** BEGIN Input for this task **
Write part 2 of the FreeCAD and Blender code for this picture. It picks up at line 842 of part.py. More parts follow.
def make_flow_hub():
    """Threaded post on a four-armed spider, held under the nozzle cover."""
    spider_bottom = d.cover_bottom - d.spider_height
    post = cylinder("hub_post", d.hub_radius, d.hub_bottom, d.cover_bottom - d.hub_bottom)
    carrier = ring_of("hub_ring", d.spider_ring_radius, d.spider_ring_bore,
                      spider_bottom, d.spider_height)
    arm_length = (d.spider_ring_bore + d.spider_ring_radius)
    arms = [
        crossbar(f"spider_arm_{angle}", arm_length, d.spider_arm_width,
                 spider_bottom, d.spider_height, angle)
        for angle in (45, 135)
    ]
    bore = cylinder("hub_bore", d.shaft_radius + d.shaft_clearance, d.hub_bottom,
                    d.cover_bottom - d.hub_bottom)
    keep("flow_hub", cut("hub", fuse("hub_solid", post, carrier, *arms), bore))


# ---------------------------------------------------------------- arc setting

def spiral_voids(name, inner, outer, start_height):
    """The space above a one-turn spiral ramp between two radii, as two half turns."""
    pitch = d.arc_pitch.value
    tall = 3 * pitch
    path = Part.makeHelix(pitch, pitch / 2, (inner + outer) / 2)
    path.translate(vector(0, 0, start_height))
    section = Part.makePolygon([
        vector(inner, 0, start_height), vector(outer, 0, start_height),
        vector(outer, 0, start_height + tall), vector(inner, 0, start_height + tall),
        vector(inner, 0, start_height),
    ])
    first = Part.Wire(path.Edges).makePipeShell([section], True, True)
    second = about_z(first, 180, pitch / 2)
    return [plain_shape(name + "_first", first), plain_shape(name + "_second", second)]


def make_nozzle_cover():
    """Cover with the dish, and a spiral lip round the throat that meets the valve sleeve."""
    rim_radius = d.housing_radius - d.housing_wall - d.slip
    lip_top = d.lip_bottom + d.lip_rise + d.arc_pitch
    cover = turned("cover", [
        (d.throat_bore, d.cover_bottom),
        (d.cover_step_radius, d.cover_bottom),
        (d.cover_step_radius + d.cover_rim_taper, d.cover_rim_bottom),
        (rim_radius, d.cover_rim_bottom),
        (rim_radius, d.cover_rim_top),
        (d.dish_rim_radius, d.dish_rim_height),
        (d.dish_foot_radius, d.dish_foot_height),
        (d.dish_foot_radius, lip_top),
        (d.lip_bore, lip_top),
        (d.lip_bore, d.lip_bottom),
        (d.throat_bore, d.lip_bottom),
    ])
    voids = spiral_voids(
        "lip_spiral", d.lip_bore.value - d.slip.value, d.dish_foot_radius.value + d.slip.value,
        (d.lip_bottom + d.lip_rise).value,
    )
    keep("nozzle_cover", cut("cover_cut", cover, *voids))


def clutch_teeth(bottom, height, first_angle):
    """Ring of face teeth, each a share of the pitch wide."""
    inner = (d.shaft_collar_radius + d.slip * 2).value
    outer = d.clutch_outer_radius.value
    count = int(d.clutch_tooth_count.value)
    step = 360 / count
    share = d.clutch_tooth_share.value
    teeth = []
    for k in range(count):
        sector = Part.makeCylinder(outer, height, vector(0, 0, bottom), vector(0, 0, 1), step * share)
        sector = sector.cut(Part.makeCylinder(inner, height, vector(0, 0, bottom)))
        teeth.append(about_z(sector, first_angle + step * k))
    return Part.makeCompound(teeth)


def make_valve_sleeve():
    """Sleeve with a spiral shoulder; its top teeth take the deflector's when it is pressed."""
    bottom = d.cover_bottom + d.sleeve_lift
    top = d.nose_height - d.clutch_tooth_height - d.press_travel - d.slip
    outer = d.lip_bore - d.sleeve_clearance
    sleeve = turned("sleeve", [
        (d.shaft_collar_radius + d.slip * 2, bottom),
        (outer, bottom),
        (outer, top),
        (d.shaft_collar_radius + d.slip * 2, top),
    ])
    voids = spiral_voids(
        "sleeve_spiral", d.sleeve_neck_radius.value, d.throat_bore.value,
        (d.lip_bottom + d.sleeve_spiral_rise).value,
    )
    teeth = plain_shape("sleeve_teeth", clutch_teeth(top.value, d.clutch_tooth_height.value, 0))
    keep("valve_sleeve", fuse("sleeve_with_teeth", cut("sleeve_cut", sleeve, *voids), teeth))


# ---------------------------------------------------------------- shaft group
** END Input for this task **
** BEGIN Input for this task **
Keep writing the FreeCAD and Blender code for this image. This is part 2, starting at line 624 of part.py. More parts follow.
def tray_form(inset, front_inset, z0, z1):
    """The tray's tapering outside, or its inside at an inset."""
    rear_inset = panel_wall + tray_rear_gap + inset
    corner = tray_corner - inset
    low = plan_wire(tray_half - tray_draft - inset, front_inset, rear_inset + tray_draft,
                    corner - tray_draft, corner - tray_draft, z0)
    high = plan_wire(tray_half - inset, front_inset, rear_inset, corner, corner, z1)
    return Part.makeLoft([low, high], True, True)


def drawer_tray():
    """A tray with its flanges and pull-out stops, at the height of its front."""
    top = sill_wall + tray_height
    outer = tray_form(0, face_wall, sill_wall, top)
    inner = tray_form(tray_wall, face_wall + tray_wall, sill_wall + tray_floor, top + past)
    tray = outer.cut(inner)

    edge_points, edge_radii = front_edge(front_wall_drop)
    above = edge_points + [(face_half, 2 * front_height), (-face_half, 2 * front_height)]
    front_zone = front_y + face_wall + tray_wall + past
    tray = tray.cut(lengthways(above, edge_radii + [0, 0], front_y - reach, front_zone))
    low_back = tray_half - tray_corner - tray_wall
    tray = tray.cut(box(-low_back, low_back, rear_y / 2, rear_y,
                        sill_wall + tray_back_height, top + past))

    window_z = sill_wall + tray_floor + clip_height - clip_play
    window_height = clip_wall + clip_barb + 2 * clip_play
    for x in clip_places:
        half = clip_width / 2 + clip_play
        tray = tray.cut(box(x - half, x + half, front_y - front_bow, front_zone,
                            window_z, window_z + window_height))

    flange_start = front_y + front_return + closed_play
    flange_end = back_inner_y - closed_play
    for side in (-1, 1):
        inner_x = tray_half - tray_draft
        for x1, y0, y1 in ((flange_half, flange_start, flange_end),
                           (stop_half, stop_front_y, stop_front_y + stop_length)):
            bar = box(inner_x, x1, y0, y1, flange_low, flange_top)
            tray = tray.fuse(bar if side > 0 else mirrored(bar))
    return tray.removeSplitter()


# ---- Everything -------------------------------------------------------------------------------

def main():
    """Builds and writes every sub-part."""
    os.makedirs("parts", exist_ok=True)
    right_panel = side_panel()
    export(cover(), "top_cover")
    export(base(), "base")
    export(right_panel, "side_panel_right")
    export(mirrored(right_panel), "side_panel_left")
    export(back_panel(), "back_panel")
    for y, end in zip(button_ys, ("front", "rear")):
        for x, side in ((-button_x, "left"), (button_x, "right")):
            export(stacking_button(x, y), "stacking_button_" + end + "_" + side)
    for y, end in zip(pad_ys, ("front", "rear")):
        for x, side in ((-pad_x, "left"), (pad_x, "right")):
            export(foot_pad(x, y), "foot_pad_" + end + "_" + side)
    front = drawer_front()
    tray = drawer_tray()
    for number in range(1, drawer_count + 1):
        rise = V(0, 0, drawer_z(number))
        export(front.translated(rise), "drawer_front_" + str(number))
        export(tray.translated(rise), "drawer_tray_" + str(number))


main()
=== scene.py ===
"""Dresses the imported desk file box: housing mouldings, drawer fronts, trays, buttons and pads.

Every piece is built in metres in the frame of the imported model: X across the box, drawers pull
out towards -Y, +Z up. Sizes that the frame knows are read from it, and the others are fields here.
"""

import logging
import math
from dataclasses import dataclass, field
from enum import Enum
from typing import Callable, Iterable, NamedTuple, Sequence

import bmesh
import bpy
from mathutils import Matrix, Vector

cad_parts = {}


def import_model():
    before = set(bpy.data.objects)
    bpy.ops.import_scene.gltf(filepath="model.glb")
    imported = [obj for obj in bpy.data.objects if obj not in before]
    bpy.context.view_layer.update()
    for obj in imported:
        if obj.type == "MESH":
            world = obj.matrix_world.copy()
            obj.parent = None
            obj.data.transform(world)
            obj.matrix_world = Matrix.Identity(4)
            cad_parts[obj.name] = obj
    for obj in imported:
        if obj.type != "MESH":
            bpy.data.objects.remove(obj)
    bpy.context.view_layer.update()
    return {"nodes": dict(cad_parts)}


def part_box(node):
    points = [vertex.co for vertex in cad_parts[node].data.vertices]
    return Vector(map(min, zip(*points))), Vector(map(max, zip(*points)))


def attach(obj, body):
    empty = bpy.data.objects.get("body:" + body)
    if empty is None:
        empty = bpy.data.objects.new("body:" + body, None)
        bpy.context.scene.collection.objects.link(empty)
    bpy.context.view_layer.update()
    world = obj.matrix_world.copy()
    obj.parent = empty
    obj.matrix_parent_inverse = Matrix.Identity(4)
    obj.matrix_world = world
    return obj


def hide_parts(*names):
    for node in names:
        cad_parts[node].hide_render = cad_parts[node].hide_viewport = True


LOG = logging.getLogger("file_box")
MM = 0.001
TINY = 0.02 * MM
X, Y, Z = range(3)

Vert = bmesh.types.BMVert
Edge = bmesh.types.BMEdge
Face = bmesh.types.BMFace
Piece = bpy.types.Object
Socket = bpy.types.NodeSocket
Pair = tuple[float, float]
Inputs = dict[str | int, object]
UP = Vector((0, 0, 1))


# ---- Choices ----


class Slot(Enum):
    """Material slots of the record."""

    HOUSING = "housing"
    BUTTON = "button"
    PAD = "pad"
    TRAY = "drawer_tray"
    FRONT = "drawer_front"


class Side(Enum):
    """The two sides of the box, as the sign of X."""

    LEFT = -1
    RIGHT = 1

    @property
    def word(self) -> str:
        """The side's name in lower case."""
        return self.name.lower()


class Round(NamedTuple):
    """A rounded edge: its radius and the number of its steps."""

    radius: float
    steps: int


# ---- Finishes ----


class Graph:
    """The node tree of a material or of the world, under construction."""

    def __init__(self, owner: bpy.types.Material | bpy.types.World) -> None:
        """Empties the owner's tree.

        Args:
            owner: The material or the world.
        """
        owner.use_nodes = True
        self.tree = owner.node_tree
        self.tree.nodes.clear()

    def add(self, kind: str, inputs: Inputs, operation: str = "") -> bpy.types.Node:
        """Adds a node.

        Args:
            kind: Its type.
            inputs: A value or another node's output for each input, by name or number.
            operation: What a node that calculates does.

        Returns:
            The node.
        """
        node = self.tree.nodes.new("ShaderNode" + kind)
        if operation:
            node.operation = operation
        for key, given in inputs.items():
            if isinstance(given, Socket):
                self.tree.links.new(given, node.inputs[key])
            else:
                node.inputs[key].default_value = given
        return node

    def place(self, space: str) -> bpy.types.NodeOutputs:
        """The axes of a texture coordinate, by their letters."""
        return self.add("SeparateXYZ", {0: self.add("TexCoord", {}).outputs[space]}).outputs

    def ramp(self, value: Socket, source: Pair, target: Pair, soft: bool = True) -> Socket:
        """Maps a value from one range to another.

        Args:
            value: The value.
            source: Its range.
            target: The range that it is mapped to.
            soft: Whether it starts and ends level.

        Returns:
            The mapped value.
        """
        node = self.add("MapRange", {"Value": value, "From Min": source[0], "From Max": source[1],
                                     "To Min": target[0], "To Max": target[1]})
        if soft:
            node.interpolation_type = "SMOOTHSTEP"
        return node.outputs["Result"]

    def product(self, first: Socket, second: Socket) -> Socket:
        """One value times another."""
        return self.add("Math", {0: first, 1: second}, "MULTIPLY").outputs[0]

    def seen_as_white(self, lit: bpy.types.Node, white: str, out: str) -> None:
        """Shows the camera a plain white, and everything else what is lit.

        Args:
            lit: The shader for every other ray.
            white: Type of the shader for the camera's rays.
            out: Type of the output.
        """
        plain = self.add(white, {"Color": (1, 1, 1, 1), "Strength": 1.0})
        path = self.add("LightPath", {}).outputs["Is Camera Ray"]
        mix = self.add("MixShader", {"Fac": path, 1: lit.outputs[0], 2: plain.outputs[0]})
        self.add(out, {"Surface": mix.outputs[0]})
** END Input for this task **
** BEGIN Input for this task **
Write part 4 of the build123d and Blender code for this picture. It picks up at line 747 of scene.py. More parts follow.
** END Input for this task **
• _Task instructions_
Above are the records. Copy the lines beginning at the one that has "right_panel = side_panel()" and ending with the one that has "points = [vertex.co", unchanged.

• _Task output_
    right_panel = side_panel()
    export(cover(), "top_cover")
    export(base(), "base")
    export(right_panel, "side_panel_right")
    export(mirrored(right_panel), "side_panel_left")
    export(back_panel(), "back_panel")
    for y, end in zip(button_ys, ("front", "rear")):
        for x, side in ((-button_x, "left"), (button_x, "right")):
            export(stacking_button(x, y), "stacking_button_" + end + "_" + side)
    for y, end in zip(pad_ys, ("front", "rear")):
        for x, side in ((-pad_x, "left"), (pad_x, "right")):
            export(foot_pad(x, y), "foot_pad_" + end + "_" + side)
    front = drawer_front()
    tray = drawer_tray()
    for number in range(1, drawer_count + 1):
        rise = V(0, 0, drawer_z(number))
        export(front.translated(rise), "drawer_front_" + str(number))
        export(tray.translated(rise), "drawer_tray_" + str(number))


main()
=== scene.py ===
"""Dresses the imported desk file box: housing mouldings, drawer fronts, trays, buttons and pads.

Every piece is built in metres in the frame of the imported model: X across the box, drawers pull
out towards -Y, +Z up. Sizes that the frame knows are read from it, and the others are fields here.
"""

import logging
import math
from dataclasses import dataclass, field
from enum import Enum
from typing import Callable, Iterable, NamedTuple, Sequence

import bmesh
import bpy
from mathutils import Matrix, Vector

cad_parts = {}


def import_model():
    before = set(bpy.data.objects)
    bpy.ops.import_scene.gltf(filepath="model.glb")
    imported = [obj for obj in bpy.data.objects if obj not in before]
    bpy.context.view_layer.update()
    for obj in imported:
        if obj.type == "MESH":
            world = obj.matrix_world.copy()
            obj.parent = None
            obj.data.transform(world)
            obj.matrix_world = Matrix.Identity(4)
            cad_parts[obj.name] = obj
    for obj in imported:
        if obj.type != "MESH":
            bpy.data.objects.remove(obj)
    bpy.context.view_layer.update()
    return {"nodes": dict(cad_parts)}


def part_box(node):
    points = [vertex.co for vertex in cad_parts[node].data.vertices]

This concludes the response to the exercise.